◆ Given instruction ◆
Output the data exactly, with every line intact.

▼

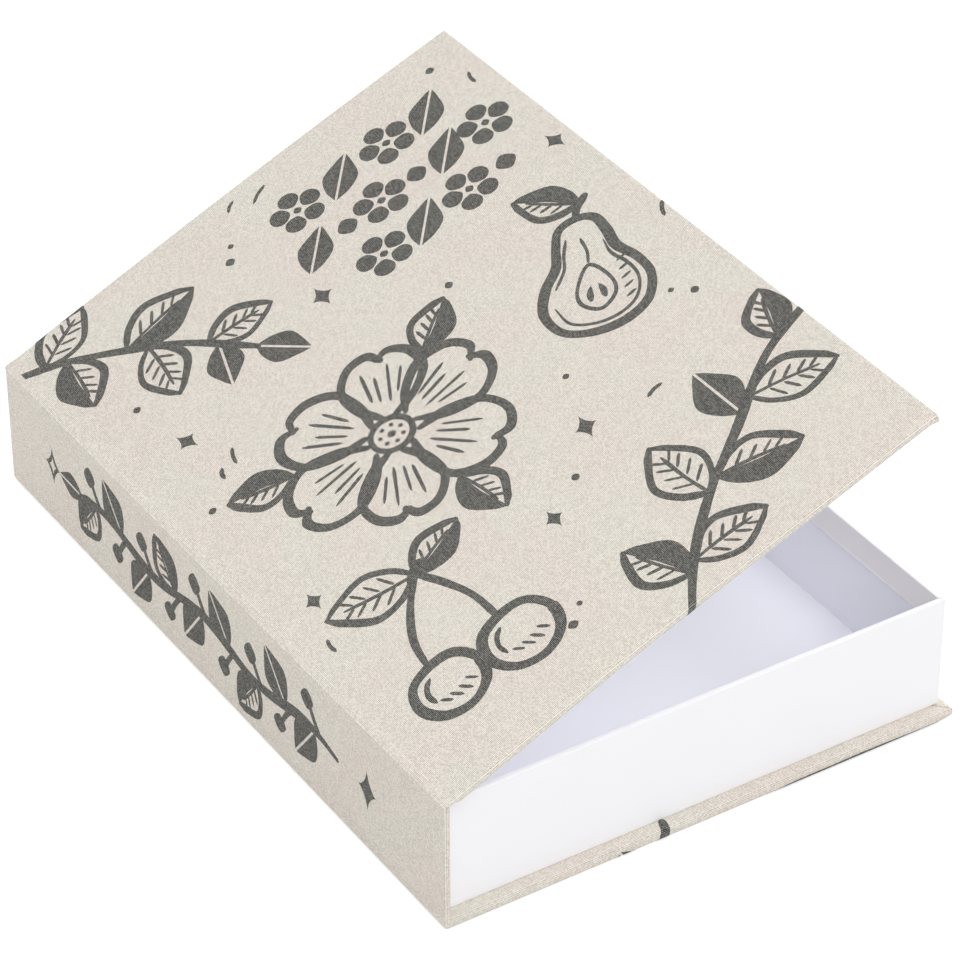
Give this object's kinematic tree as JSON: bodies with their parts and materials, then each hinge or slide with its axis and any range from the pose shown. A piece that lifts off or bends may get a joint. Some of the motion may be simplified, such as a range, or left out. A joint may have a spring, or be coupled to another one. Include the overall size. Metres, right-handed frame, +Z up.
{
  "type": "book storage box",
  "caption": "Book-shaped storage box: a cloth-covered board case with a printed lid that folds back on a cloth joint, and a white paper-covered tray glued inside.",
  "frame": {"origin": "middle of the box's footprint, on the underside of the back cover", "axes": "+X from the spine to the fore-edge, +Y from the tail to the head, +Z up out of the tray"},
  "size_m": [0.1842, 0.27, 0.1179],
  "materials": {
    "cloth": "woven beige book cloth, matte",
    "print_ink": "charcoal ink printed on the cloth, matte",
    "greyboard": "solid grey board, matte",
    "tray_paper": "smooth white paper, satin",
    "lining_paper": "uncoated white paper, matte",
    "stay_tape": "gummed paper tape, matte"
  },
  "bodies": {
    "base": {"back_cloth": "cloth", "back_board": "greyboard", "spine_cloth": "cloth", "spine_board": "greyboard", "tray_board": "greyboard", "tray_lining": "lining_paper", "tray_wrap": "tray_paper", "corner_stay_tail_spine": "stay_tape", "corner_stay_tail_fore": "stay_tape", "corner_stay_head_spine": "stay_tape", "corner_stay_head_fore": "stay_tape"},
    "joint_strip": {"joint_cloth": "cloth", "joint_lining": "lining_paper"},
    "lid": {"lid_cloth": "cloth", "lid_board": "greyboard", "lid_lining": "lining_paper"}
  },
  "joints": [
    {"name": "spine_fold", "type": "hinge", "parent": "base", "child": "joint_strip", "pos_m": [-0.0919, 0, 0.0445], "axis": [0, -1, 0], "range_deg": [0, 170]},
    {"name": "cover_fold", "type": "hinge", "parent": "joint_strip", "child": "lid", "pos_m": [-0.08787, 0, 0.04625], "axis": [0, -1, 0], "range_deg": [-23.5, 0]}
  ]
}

▲

◆ Response to the exercise ◆
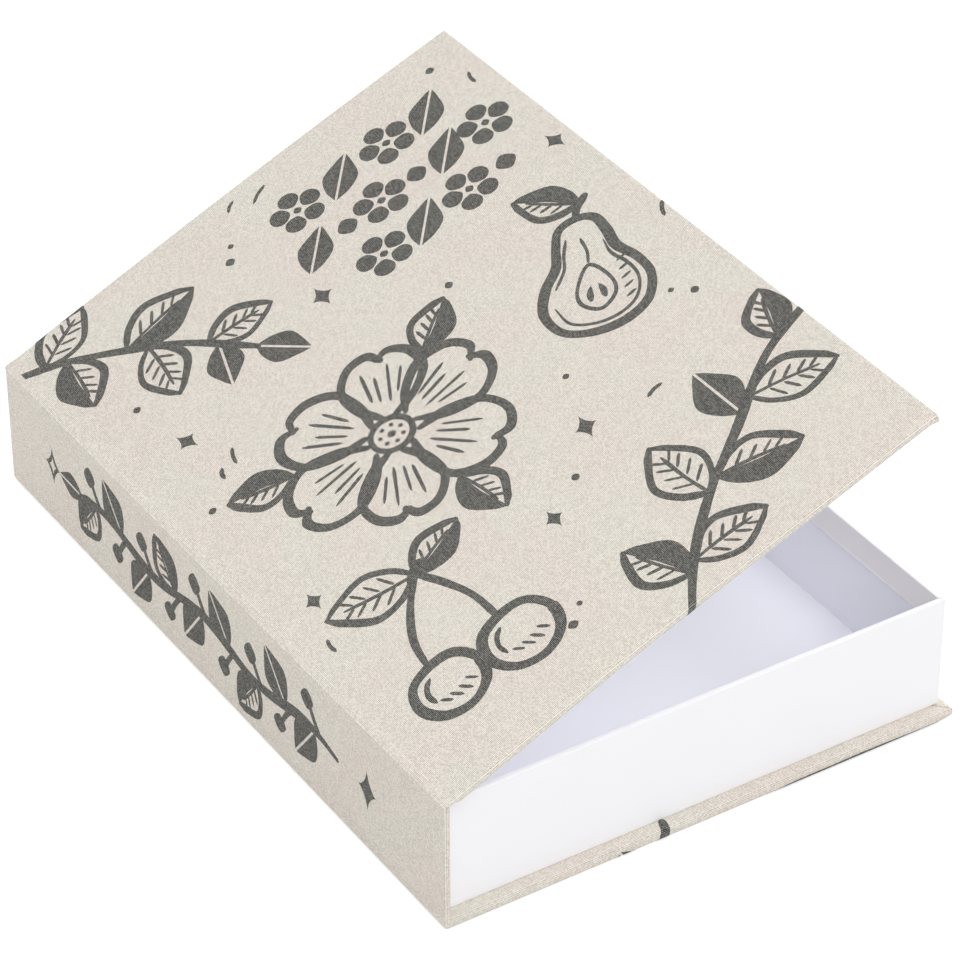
Give this object's kinematic tree as JSON: bodies with their parts and materials, then each hinge or slide with its axis and any range from the pose shown. A piece that lifts off or bends may get a joint. Some of the motion may be simplified, such as a range, or left out. A joint may have a spring, or be coupled to another one. Include the overall size. Metres, right-handed frame, +Z up.
{
  "type": "book storage box",
  "caption": "Book-shaped storage box: a cloth-covered board case with a printed lid that folds back on a cloth joint, and a white paper-covered tray glued inside.",
  "frame": {"origin": "middle of the box's footprint, on the underside of the back cover", "axes": "+X from the spine to the fore-edge, +Y from the tail to the head, +Z up out of the tray"},
  "size_m": [0.1842, 0.27, 0.1179],
  "materials": {
    "cloth": "woven beige book cloth, matte",
    "print_ink": "charcoal ink printed on the cloth, matte",
    "greyboard": "solid grey board, matte",
    "tray_paper": "smooth white paper, satin",
    "lining_paper": "uncoated white paper, matte",
    "stay_tape": "gummed paper tape, matte"
  },
  "bodies": {
    "base": {"back_cloth": "cloth", "back_board": "greyboard", "spine_cloth": "cloth", "spine_board": "greyboard", "tray_board": "greyboard", "tray_lining": "lining_paper", "tray_wrap": "tray_paper", "corner_stay_tail_spine": "stay_tape", "corner_stay_tail_fore": "stay_tape", "corner_stay_head_spine": "stay_tape", "corner_stay_head_fore": "stay_tape"},
    "joint_strip": {"joint_cloth": "cloth", "joint_lining": "lining_paper"},
    "lid": {"lid_cloth": "cloth", "lid_board": "greyboard", "lid_lining": "lining_paper"}
  },
  "joints": [
    {"name": "spine_fold", "type": "hinge", "parent": "base", "child": "joint_strip", "pos_m": [-0.0919, 0, 0.0445], "axis": [0, -1, 0], "range_deg": [0, 170]},
    {"name": "cover_fold", "type": "hinge", "parent": "joint_strip", "child": "lid", "pos_m": [-0.08787, 0, 0.04625], "axis": [0, -1, 0], "range_deg": [-23.5, 0]}
  ]
}